» **To be done**: Find the lines containing the word "return" and copy every one of them.

[BEGIN Source material]

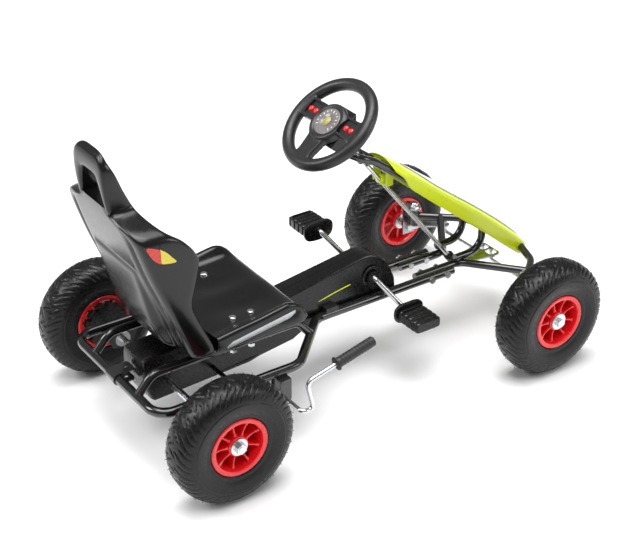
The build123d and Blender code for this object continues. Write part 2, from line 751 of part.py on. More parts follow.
# ---- pedals ----
for name, side in sides:
    x, z = pedal_points[name]
    flange_plane = Plane(origin=(x, side * pedal_offset, z), x_dir=(1, 0, 0), z_dir=(0, side, 0))
    with BuildPart() as pedal:
        with BuildSketch(flange_plane):
            SlotCenterToCenter(30, 46)
        extrude(amount=flange_thickness)
        with BuildSketch(flange_plane.offset(flange_thickness)):
            RectangleRounded(pedal_width, pedal_thickness, 8)
        extrude(amount=pedal_length - flange_thickness)
        with BuildSketch(flange_plane):
            Circle(crank_rod / 2 + shaft_gap)
        extrude(amount=pedal_length - 5.5, mode=Mode.SUBTRACT)
    save(pedal.part, f"pedal_{name}")

# ---- hand brake ----
brake_route = [(ahead(brake_x), -138, brake_height), (ahead(brake_x), -brake_arm_y - 3, brake_height),
               (ahead(brake_x + 28), -brake_arm_y - 3, brake_height - 3),
               (ahead(brake_x + 14), -brake_arm_y, brake_height + 63),
               (ahead(350), -brake_arm_y, 209)]
brake_lever = bent_bar(brake_route, [10, 10, 14], brake_rod)
save(brake_lever, "brake_lever")
grip_length = 95
grip_end = Vector(*brake_route[-1])
grip_way = (grip_end - Vector(*brake_route[-2])).normalized()
with BuildPart() as brake_grip:
    with BuildSketch(Plane(origin=grip_end - grip_way * (grip_length - 3), z_dir=grip_way)):
        Circle(15)
    extrude(amount=4)
    with BuildSketch(Plane(origin=grip_end - grip_way * (grip_length - 7), z_dir=grip_way)):
        Circle(11)
    extrude(amount=grip_length - 4)
    add(brake_lever, mode=Mode.SUBTRACT)
save(brake_grip.part, "brake_grip")

with BuildPart() as brake_bracket:
    for y in (-frame_half_width - 18, -frame_half_width + 14):
        with BuildSketch(Plane(origin=(ahead(brake_x), y, brake_height), x_dir=(1, 0, 0), z_dir=(0, -1, 0))):
            Circle(13)
            with Locations((0, 22)):
                Rectangle(26, 44)
            Circle(brake_rod / 2 + shaft_gap, mode=Mode.SUBTRACT)
        extrude(amount=3)
    with BuildSketch(Plane(origin=(ahead(brake_x), -frame_half_width - 3.5, brake_height + 44))):
        Rectangle(26, 35)
    extrude(amount=-3)
    with BuildSketch(Plane(origin=(ahead(brake_x), -frame_half_width, brake_height + 41))):
        Rectangle(20, 16)
    extrude(amount=12)
    add(side_tubes["right"], mode=Mode.SUBTRACT)
save(brake_bracket.part, "brake_bracket")

# ---- seat ----
centre_plane = Plane(origin=(ahead(0), 0, 0), x_dir=(1, 0, 0), z_dir=(0, -1, 0))
rail_top = rail_height + rail_tube / 2 + 0.2
wing_gap = 128                # inner face of the seat's raised sides
seat_seam = 52                # the back and the pan meet here, forward of the rear axle
seat_underside = 236
front_view = Plane(origin=(ahead(60), 0, 0), x_dir=(0, -1, 0), z_dir=(-1, 0, 0))
with BuildPart() as seat_base:
    with BuildSketch(centre_plane) as pan:
        Polygon((seat_seam + seam, seat_underside), (262, seat_underside), (268, 248), (258, seat_floor),
                (seat_seam + seam, seat_floor - 5), align=None)
        fillet(pan.vertices().group_by(Axis.X)[-1], 5)
    extrude(amount=seat_half_width - 1, both=True)
    with BuildSketch(centre_plane):
        Polygon((seat_seam + seam, seat_underside), (255, seat_underside), (262, 250), (241, 280), (214, 296),
                (204, 290), (150, 279), (97, 273), (seat_seam + seam, 268), align=None)
    extrude(amount=seat_half_width, both=True)
    with BuildSketch(Plane(origin=(ahead(158), 0, 330))):
        Ellipse(118, 122)
    extrude(amount=seat_floor - 0.5 - 330, mode=Mode.SUBTRACT)
    with BuildSketch(Plane(origin=(ahead(0), 0, seat_floor))):
        with Locations((250, 0)):
            Rectangle(100, 150)
        with Locations((60, 0)):
            Rectangle(100, 2 * wing_gap)
    extrude(amount=60, mode=Mode.SUBTRACT)
    with BuildSketch(Plane(origin=(ahead(150), 0, seat_underside))):
        RectangleRounded(194, 210, 12)
        Rectangle(200, 132, mode=Mode.SUBTRACT)
    extrude(amount=rail_top - seat_underside)
    with Locations(*[(ahead(x), side * rail_half_gap, seat_floor) for x in seat_bolts_x for name, side in sides]):
        Hole(seat_bolt / 2)
save(seat_base.part, "seat_base")

seat_rear = [(-6, 240), (-43, 337), (-80, 432), (-110, 532), (-120, 590), (-122, 640), (-112, 662)]
seat_front = [(-98, 662), (-80, 600), (-84, 532), (-54, 440), (-16, 345), (36, seat_floor), (seat_seam, seat_floor - 5),
              (seat_seam, seat_underside), (0, seat_underside)]
wing_outline = [(-6, 240), (-43, 337), (-80, 432), (-100, 520), (-71, 540), (-10, 500), (14, 472), (22, 451),
                (8, 390), (2, 362), (25, 301), (37, 274), (seat_seam, 268), (seat_seam, seat_underside), (0, seat_underside)]
headrest_half = 60
with BuildPart() as seat_back:
    with BuildSketch(centre_plane):
        Polygon(*seat_rear, *seat_front, align=None)
    extrude(amount=seat_half_width, both=True)
    with BuildSketch(front_view):
        with BuildLine():
            right_side = Polyline((0, 200), (-150, 200), (-150, 505), (-135, 520), (-80, 528), (-headrest_half, 548),
                                  (-headrest_half, 632), (-46, 662), (0, 666))
            mirror(right_side, about=Plane.YZ)
        make_face()
    extrude(amount=240, mode=Mode.INTERSECT)
    for start in (wing_gap, -seat_half_width):
        with BuildSketch(centre_plane.offset(start)):
            Polygon(*wing_outline, align=None)
        extrude(amount=seat_half_width - wing_gap)
    with BuildSketch(centre_plane.offset(-88)):
        Polygon((0, 240), (-30, 240), (-52, 300), (-66, 360), (-84, 431), (-50, 400), align=None)
    extrude(amount=2 * 88)
    with BuildSketch(front_view):
        Polygon((-46, 559), (46, 559), (29, 611), (-29, 611), align=None)
    extrude(amount=240, mode=Mode.SUBTRACT)
save(seat_back.part, "seat_back")

# Seat bolts: dome heads on the pan, nuts below the rails.
bolts = []
for x in seat_bolts_x:
    for name, side in sides:
        with BuildPart() as bolt:
            with BuildSketch(Plane(origin=(ahead(x), side * rail_half_gap, rail_height - rail_tube / 2 - 6))):
                Circle(seat_bolt / 2)
            extrude(amount=seat_floor - rail_height + rail_tube / 2 + 6)
            with BuildSketch(Plane(origin=(ahead(x), side * rail_half_gap, seat_floor - 0.4))):
                Circle(8)
            extrude(amount=5)
            fillet(bolt.edges().filter_by(GeomType.CIRCLE).sort_by(Axis.Z)[-1], 3.5)
            with BuildSketch(Plane(origin=(ahead(x), side * rail_half_gap, rail_height - rail_tube / 2 - 6.5))):
                RegularPolygon(7.5, 6)
            extrude(amount=6.5)
        bolts.append(bolt.part)
save(Compound(children=bolts), "seat_bolts")

# ---- hood: a thin shell over the steering support ----
crest_line = ((548, 466), (600, 430), (655, 391), (700, 359), (773, 305), (850, 248), (907, 192), (945, 150))
crease_line = ((548, 453), (600, 420), (655, 378), (700, 343), (773, 291), (850, 227), (907, 180), (945, 142))


def hood_solid(inset):
    """Hood volume moved inward by inset: domed sections joined lengthwise."""
    half = hood_half_width - inset
    with BuildPart() as volume:
        for (x, crest), (unused, crease) in zip(crest_line, crease_line):
            top = crest - inset * 1.25
            edge = crease - inset * 1.25
            with BuildSketch(Plane(origin=(ahead(x), 0, 0), x_dir=(0, 1, 0), z_dir=(1, 0, 0))):
                with BuildLine():
                    Polyline((-half, edge), (-half, 100), (half, 100), (half, edge))
                    ThreePointArc((half, edge), (0, top), (-half, edge))
                make_face()
        loft(ruled=True)
    return volume.part


bow_crossing = 902            # the front beam passes under the hood's skirts here
clip_half_width = support_half_gap - support_tube / 2 - 0.2
hood_inner = hood_solid(hood_wall)
hood_outer = hood_solid(0)
with BuildPart() as hood:
    add(hood_outer)
    with BuildSketch(centre_plane):
        Polygon((545, 455), (573, 411), (661, 340), (776, 250), (898, 146), (950, 140), (950, 480), (540, 480),
                align=None)
    extrude(amount=80, both=True, mode=Mode.INTERSECT)
    with BuildSketch(Plane(origin=(ahead(0), 0, 100))):
        with BuildLine():
            Polyline((540, -70), (918, -70), (918, -hood_half_width))
            ThreePointArc((918, -hood_half_width), (nose_reach, 0), (918, hood_half_width))
            Polyline((918, hood_half_width), (918, 70), (540, 70), (540, -70))
        make_face()
    extrude(amount=400, mode=Mode.INTERSECT)
    add(hood_inner, mode=Mode.SUBTRACT)
    with BuildSketch(centre_plane.offset(-hood_half_width - 5)):
        with Locations((bow_crossing, beam_height)):
            Circle(front_tube / 2 + 1.5)
        with Locations((bow_crossing, beam_height - 20)):
            Rectangle(front_tube + 3, 40)
    extrude(amount=2 * hood_half_width + 10, mode=Mode.SUBTRACT)
    with BuildSketch(centre_plane.offset(-clip_half_width)):
        Polygon((540, 400), (563, 400), (563, 452.5), (548, 463.5), (540, 455), align=None)
    extrude(amount=2 * clip_half_width)
    with BuildSketch(centre_plane.offset(-clip_half_width + 3)):
        Polygon((530, 418), (570, 418), (570, 470), (530, 470), align=None)
    extrude(amount=2 * clip_half_width - 6, mode=Mode.SUBTRACT)
    with BuildSketch(Plane(origin=down_shaft(180), z_dir=axis_down)):
        Circle(steering_shaft_diameter / 2 + 1.5)
    extrude(amount=80, mode=Mode.SUBTRACT)
save(hood.part, "hood")

# ---- small frame hardware ----
splice_bolts = []
for x in splice_bolts_x:
    for name, side in sides:
        with BuildPart() as bolt:
            with BuildSketch(Plane(origin=(ahead(x), side * (inner_tube_y - front_tube / 2 - 4), frame_height),
                                   z_dir=(0, side, 0))):
                RegularPolygon(7.5, 6)
            extrude(amount=4)
            with BuildSketch(Plane(origin=(ahead(x), side * (inner_tube_y - front_tube / 2), frame_height),
                                   z_dir=(0, side, 0))):
                Circle(splice_bolt / 2)
            extrude(amount=frame_tube + front_tube)
            with BuildSketch(Plane(origin=(ahead(x), side * (spine_half_gap + frame_tube / 2), frame_height),
                                   z_dir=(0, side, 0))):
                RegularPolygon(8, 6)
            extrude(amount=6)
        splice_bolts.append(bolt.part)
save(Compound(children=splice_bolts), "frame_bolts")

clamps = []
for name, side in sides:
    with BuildPart() as lug:
        with BuildSketch(Plane(origin=(ahead(387), side * (guard_front_half + 9), frame_height))):
            Rectangle(30, 18)
        extrude(amount=18)
        add(side_tubes[name], mode=Mode.SUBTRACT)
        add(guards[name], mode=Mode.SUBTRACT)
    clamps.append(lug.part.solids().sort_by(SortBy.VOLUME)[-1])
save(Compound(children=clamps), "guard_clamps")
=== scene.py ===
import bpy
import bmesh
import json
import math
from mathutils import Matrix, Vector, noise


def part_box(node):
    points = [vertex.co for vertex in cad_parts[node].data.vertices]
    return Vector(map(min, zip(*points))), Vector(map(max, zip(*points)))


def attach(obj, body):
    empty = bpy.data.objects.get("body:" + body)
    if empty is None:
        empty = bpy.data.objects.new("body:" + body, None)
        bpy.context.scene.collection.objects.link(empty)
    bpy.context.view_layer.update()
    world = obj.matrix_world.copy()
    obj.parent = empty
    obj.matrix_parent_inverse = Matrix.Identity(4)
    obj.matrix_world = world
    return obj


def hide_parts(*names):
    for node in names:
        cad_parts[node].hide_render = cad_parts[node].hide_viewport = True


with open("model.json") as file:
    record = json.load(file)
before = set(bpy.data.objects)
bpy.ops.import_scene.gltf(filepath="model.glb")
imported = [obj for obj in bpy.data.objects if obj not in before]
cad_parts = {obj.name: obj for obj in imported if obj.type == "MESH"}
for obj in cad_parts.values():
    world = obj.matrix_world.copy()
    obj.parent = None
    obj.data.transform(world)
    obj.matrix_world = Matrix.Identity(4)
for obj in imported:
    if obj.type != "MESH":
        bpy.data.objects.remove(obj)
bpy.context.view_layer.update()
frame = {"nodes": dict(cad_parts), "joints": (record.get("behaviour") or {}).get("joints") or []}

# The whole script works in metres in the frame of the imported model. MM turns
# millimetres forward of the rear axle, left of centre and above the ground
# into that frame.
joints = {j["name"]: j for j in frame["joints"]}
AXLE = Vector(joints["rear_axle_spin"]["pos_m"])


def MM(x, y, z):
    return Vector((AXLE.x + x / 1000, y / 1000, z / 1000))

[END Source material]

» **Solution for this problem**:
    return volume.part
    return Vector(map(min, zip(*points))), Vector(map(max, zip(*points)))
    return obj
    return Vector((AXLE.x + x / 1000, y / 1000, z / 1000))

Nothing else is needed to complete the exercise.